1.3. El nombre del cristiano

«El hombre es la única criatura en la tierra a la que Dios ha amado por sí misma»[2]. No es “algo” sino “alguien”, una persona. «Sólo él está llamado a participar, por el conocimiento y el amor, en la vida de Dios. Para este fin ha sido creado y ésta es la razón fundamental de su dignidad» (Catecismo, 356). En el Bautismo, al ser hecho hijo de Dios, recibe un nombre que representa su singularidad irrepetible ante Dios y ante los demás (cfr. Catecismo, 2156, 2158). Bautizar también se dice “cristianizar”: cristiano, seguidor de Jesucristo, es nombre propio de todo bautizado, que ha recibido la llamada a identificarse con el Señor: «fue en Antioquía donde los discípulos [los que se convertían en el nombre de Jesucristo, por la acción del Espíritu Santo] recibieron por primera vez el nombre de cristianos» (Hch 11,26).

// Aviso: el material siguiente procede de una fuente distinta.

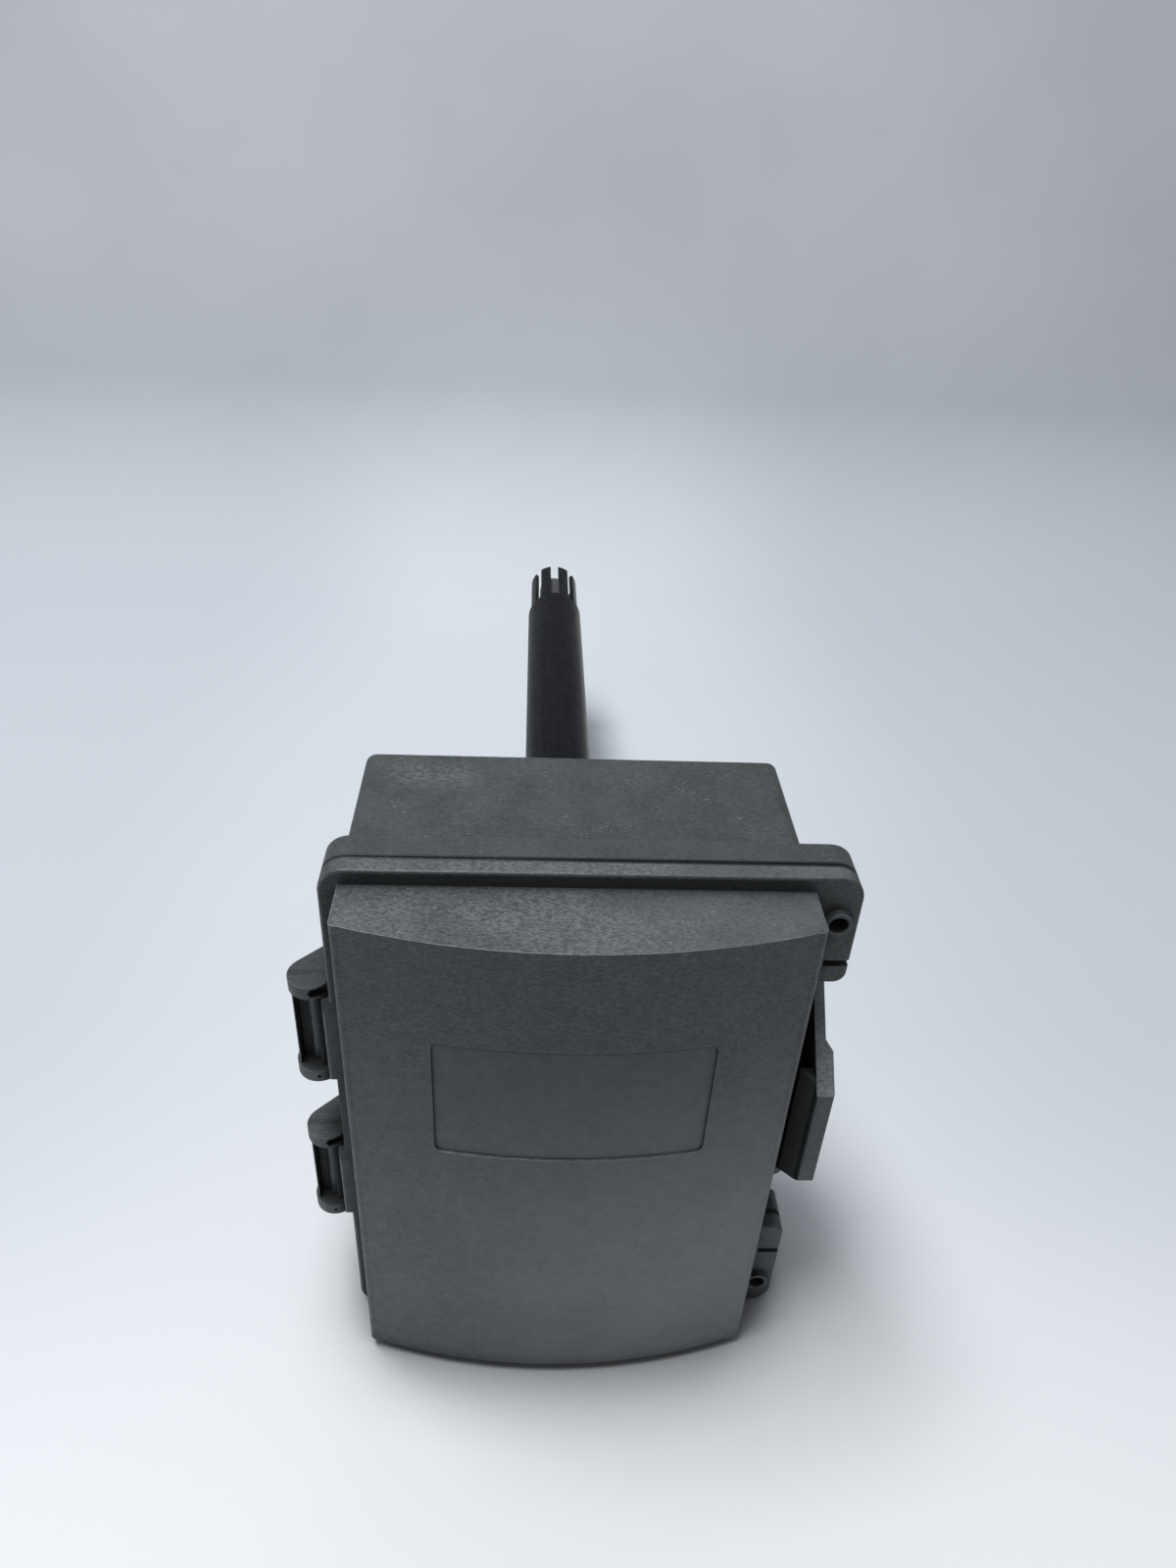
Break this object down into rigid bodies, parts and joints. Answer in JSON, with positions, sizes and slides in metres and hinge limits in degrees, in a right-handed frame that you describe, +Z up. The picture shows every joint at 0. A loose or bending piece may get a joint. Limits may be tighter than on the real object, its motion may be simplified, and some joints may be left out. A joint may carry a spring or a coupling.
{
  "type": "duct humidity sensor",
  "caption": "Dark plastic case with a curved hinged cover, side latch and screw lugs, and a long round probe with a slotted tip out of its back.",
  "frame": {"origin": "middle of the rear face that goes against the duct, at the centre of its four screw holes and on the probe's axis", "axes": "+Y along the probe into the duct, +Z up, +X to the right as one faces the cover"},
  "size_m": [0.1189, 0.3204, 0.145],
  "materials": {
    "case_plastic": "fine moulded texture",
    "cover_plastic": "fine moulded texture",
    "latch_plastic": "fine moulded texture",
    "pin_plastic": "smooth",
    "probe_plastic": "smooth satin",
    "seal_rubber": "matte",
    "foam_rubber": "closed-cell foam",
    "pin_steel": "brushed",
    "screw_steel": "zinc plated",
    "brass": "machined",
    "filter_mesh": "fine mesh",
    "board_laminate": "solder mask",
    "element_ceramic": "matt ceramic",
    "lead_sleeve": "smooth sleeve",
    "socket_plastic": "natural nylon",
    "terminal_plastic": "moulded",
    "chip_black": "moulded epoxy",
    "can_aluminium": "drawn can"
  },
  "bodies": {
    "case": {"rear_housing": "case_plastic", "cover_gasket": "seal_rubber", "latch_pin": "pin_steel", "upper_hinge_pin": "pin_plastic", "lower_hinge_pin": "pin_plastic", "lug_inserts": "brass", "probe_tube": "probe_plastic", "probe_crown": "probe_plastic", "probe_locknut": "probe_plastic", "probe_washer": "seal_rubber", "duct_seal": "foam_rubber", "sensor_filter": "filter_mesh", "tip_plug": "probe_plastic", "tip_board": "board_laminate", "humidity_element": "element_ceramic", "sensor_lead": "lead_sleeve", "lead_plug": "socket_plastic", "sensor_socket": "socket_plastic", "circuit_board": "board_laminate", "board_screws": "screw_steel", "terminal_block": "terminal_plastic", "terminal_screws": "screw_steel", "wire_clamps": "screw_steel", "control_chip": "chip_black", "voltage_regulator": "chip_black", "capacitors": "can_aluminium", "jumper_header": "chip_black"},
    "cover": {"front_cover": "cover_plastic"},
    "latch": {"latch_lever": "latch_plastic"}
  },
  "joints": [
    {"name": "cover_hinge", "type": "hinge", "parent": "case", "child": "cover", "pos_m": [-0.0553, -0.0429, 0.0036], "axis": [0, 0, -1], "range_deg": [0, 90]},
    {"name": "latch_hinge", "type": "hinge", "parent": "case", "child": "latch", "pos_m": [0.0549, -0.0316, 0.0022], "axis": [0, 0, 1], "range_deg": [-5, 90]}
  ]
}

Dios llama a cada uno por su nombre (cfr. 1 Sam 3,4-10; Is 43,1; Jn 10,3; Hch 9,4 ). Ama a cada uno personalmente. Jesucristo, dice san Pablo, «me amó y se entregó a sí mismo por mí» (Ga 2,20). De cada uno espera una respuesta de amor: «amarás al Señor tu Dios con todo tu corazón y con toda tu alma y con toda tu mente y con todas tus fuerzas» (Mc 12,30). Nadie puede sustituirnos en esa respuesta de amor a Dios. San Josemaría anima a meditar «con calma aquella divina advertencia, que llena el alma de inquietud y, al mismo tiempo, le trae sabores de panal y de miel: redemi te, et vocavi te nomine tuo: meus es tu (Is 43,1); te he redimido y te he llamado por tu nombre: ¡eres mío! No robemos a Dios lo que es suyo. Un Dios que nos ha amado hasta el punto de morir por nosotros, que nos ha escogido desde toda la eternidad, antes de la creación del mundo, para que seamos santos en su presencia (cfr. Ef 1,4)»[3].

[1]        San Josemaría, Amigos de Dios, 150.

[2]        Concilio Vaticano II, Const. Gaudium et spes, 24.

[3]        San Josemaría, Amigos de Dios, 312.